Friday 27 November 2020

While many things came to a halt due to lockdowns this year, the State Library of NSW has been busier than ever adding to its collection of more than six million items. Some of these amazing new additions will go on public display for the first time from this Saturday 28 November 2020. 

The New to the Collection exhibition features over 20 newly acquired items, including a visual diary by 99 year-old artist Guy Warren recording his time in lockdown in Sydney, the first printed star chart of the Southern Hemisphere (1515) and one of the earliest books of modern zoology (1551-58). 

According to NSW State Librarian John Vallance: “Spanning centuries and collected from all over the world, New to the collection represents some of the most interesting and significant additions to the Library’s collection this year.” 
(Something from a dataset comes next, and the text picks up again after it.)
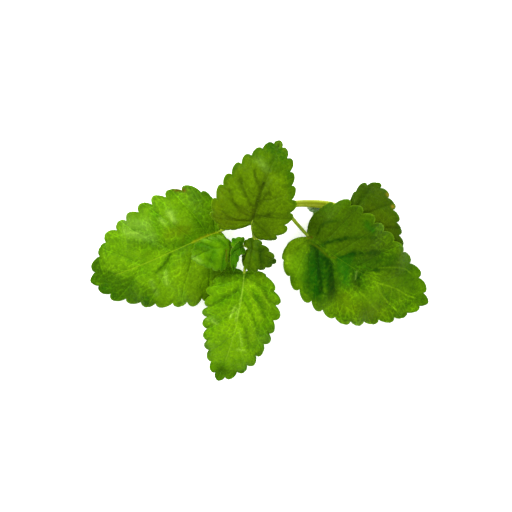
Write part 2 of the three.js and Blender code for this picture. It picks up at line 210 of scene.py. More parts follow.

"The exhibition reminds us of all the work that continued behind-the-scenes even when our doors were forced to close. Libraries continue to build their collections and serve the public even in the most difficult of circumstances.” 

Collection highlights on display include: 

  • One of the newest chapters in history from one of the oldest contributors: 
    COVID-19 isolation notebooks, 2020 by artist Guy Warren 
    As he turned 99 in April 2020, Guy Warren began to create daily drawings of his time in lockdown in Sydney. These volumes detail his observations as he moved into his 100th year. 
  • The first European record of southern skies: Imagines coeli meridionales, 1515 
    Created by Albrecht Dürer, cartographer Johannes Stabius and astronomer Conrad Heinfogel in 1515, there are only 10 known examples of the first printed European star chart of the southern hemisphere. The Library’s copy is equally rare as it was printed from the original.  
  • The most famous 'who’s who in the zoo’: Historia Animalium, 1551–58 
    Considered the start of modern zoology, this Renaissance encyclopedia by Conrad Gessner was one of the most popular scientific books at the time. Alongside extinct and ‘newly discovered’ animals, you find fantastic creatures like unicorns and mermaid-like beasts.